4. Best Practices for Performance-Optimized C++ Code

To write performance-optimized C++ code with smart pointers, consider the following additional best practices:

• Minimize Smart Pointer Usage in Tight Loops: The overhead of smart pointers may not be noticeable in larger applications, but in tight loops or performance-critical code, avoid unnecessary smart pointer allocations or copying.

• Use std::move for Efficiency: When transferring ownership of resources, always use std::move to avoid unnecessary copies and improve performance.
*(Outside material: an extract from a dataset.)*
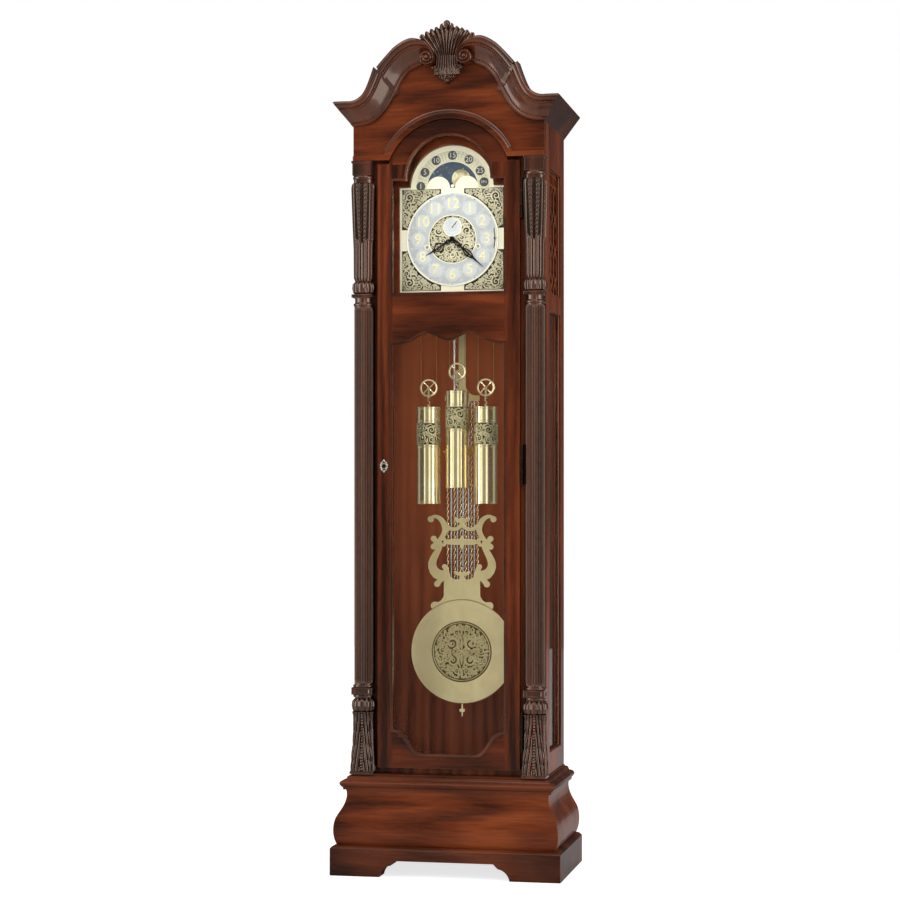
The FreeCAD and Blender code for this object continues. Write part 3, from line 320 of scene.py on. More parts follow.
def objectVector(tree, stretch):
    return addNode(tree, "Mapping", {"Vector": objectPlace(tree), "Scale": stretch}).outputs["Vector"]


# wood finishes

woodTones = {"dark": (44, 15, 6), "mid": (92, 38, 15), "light": (130, 61, 27),
             "worn": (140, 76, 44), "hollow": (18, 6, 3)}
upright = (1.0, 1.0, 0.09)
level = (0.09, 1.0, 1.0)


def cherryMaterial(name, stretch=upright, railHalf=None, railSpans=(), tones=woodTones, glazeAndShade=False,
                   roughness=0.3, coat=0.22, wear=0.5, figure=7.0, shine=0.16, paintedLightTone=None):
    made, tree, surface = newMaterial(name, {"Coat Weight": coat, "Coat Roughness": 0.07, "IOR": 1.5,
                                             "Specular IOR Level": shine, "Specular Tint": (1, 0.7, 0.5, 1)})
    tones = {part: display(*tone) for part, tone in tones.items()}
    vector = objectVector(tree, stretch)
    if railSpans:
        # boards that lie across, between the uprights, have their grain level
        parts = addNode(tree, "SeparateXYZ", {0: objectPlace(tree)}).outputs
        inside = arithmetic(tree, "LESS_THAN", arithmetic(tree, "ABSOLUTE", parts["X"]), railHalf)
        across = 0.0
        for low, high in railSpans:
            above = arithmetic(tree, "GREATER_THAN", parts["Z"], low)
            below = arithmetic(tree, "LESS_THAN", parts["Z"], high)
            across = arithmetic(tree, "ADD", arithmetic(tree, "MULTIPLY", above, below), across, True)
        mask = arithmetic(tree, "MULTIPLY", inside, across)
        vector = addNode(tree, "Mix", {0: mask, 4: vector, 5: objectVector(tree, level)},
                         data_type="VECTOR").outputs[1]
    grain = useGroup(tree, cherryFigure, {"Vector": vector, "Dark Tone": tones["dark"],
                                          "Mid Tone": tones["mid"], "Light Tone": tones["light"],
                                          "Figure Size": figure})
    worn = useGroup(tree, edgeWear, {"Color": grain["Color"], "Worn Tone": tones["worn"],
                                     "Hollow Tone": tones["hollow"], "Amount": wear, "Hollows": float(glazeAndShade)})
    colour = worn["Color"]
    if paintedLightTone:
        # painted light: paler towards the top, where the back boards are more lit, darker low down in the shade
        # of the base
        height = addNode(tree, "SeparateXYZ", {0: objectPlace(tree)}).outputs["Z"]
        colour = blendColours(tree, spread(tree, height, 0.45, 1.45, 0.0, 0.5), colour, display(*paintedLightTone))
    # deep parts of the carving darker: dark polish, and painted shade in the recesses
    if glazeAndShade:
        colour = useGroup(tree, reliefGlazeAndShade, {"Color": colour, "Deep Tone": tones["hollow"]})["Color"]
    rough = spread(tree, grain["Mottle"], 0.3, 0.7, roughness, roughness + 0.12)
    return finishMaterial(made, surface, colour, rough, grain["Pores"], 0.12, 0.0006)


uprightCherry = cherryMaterial("uprightCherry")
levelCherry = cherryMaterial("levelCherry", level)
figuredCherry = cherryMaterial("figuredCherry", level, figure=5.0)
plinthTones = dict(woodTones, dark=(30, 11, 6), mid=(68, 30, 16), light=(98, 47, 27))
plinthCherry = cherryMaterial("plinthCherry", level, tones=plinthTones, shine=0.12)
doorTones = dict(woodTones, dark=(34, 11, 5), mid=(76, 30, 12), light=(112, 50, 23))
doorCherry = cherryMaterial("doorCherry", upright, 0.149, ((0.27, 0.36), (1.33, 1.53), (1.86, 1.98)),
                            tones=doorTones)
sideCherry = cherryMaterial("sideCherry")
backTones = dict(woodTones, dark=(62, 28, 18), mid=(96, 47, 29), light=(118, 61, 38))
# the back boards carry painted light: a paler tone blended in towards the top
backCherry = cherryMaterial("backCherry", upright, tones=backTones, roughness=0.42, coat=0.1, wear=0.2,
                            paintedLightTone=(176, 92, 54))
# carvings and reeds: dark polish in their hollows, deepened with painted shade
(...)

• Profile Code: Always profile your application before and after optimizing with smart pointers to ensure that you are not introducing performance bottlenecks or regressions.

• Avoid Mixed Ownership: When using std::unique_ptr, do not mix it with std::shared_ptr unless absolutely necessary, as this can complicate ownership semantics and introduce overhead.
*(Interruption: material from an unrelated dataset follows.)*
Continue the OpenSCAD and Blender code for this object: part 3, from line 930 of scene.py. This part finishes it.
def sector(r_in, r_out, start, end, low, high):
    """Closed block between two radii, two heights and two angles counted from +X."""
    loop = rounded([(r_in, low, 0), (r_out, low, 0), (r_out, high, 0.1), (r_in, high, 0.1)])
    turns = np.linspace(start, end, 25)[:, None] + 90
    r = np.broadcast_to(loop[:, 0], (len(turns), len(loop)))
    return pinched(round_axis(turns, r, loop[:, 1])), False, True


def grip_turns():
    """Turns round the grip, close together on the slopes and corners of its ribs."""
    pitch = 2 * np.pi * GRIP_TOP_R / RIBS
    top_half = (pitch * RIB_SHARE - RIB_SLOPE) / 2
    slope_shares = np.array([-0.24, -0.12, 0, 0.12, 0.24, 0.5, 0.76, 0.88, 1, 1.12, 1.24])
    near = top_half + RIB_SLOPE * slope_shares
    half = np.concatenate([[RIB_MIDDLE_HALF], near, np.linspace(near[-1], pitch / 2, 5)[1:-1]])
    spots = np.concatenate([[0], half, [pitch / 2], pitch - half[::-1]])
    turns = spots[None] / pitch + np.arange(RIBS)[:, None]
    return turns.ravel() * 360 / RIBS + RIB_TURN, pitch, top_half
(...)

• Use std::make_unique and std::make_shared: These functions help with memory allocation efficiency and prevent raw pointer misuse. They also ensure that exceptions won’t result in memory leaks.

5. Conclusion

Smart pointers in C++ are a powerful tool for managing memory safely and efficiently. By using std::unique_ptr for exclusive ownership, std::shared_ptr for shared ownership, and std::weak_ptr to avoid circular references, developers can avoid common memory management pitfalls like memory leaks and dangling pointers.

However, performance optimization with smart pointers requires careful consideration. Use them when necessary but avoid overusing them in performance-critical code or when manual memory management would be more appropriate. By adhering to best practices, smart pointers can be an invaluable tool in writing high-performance, maintainable C++ code.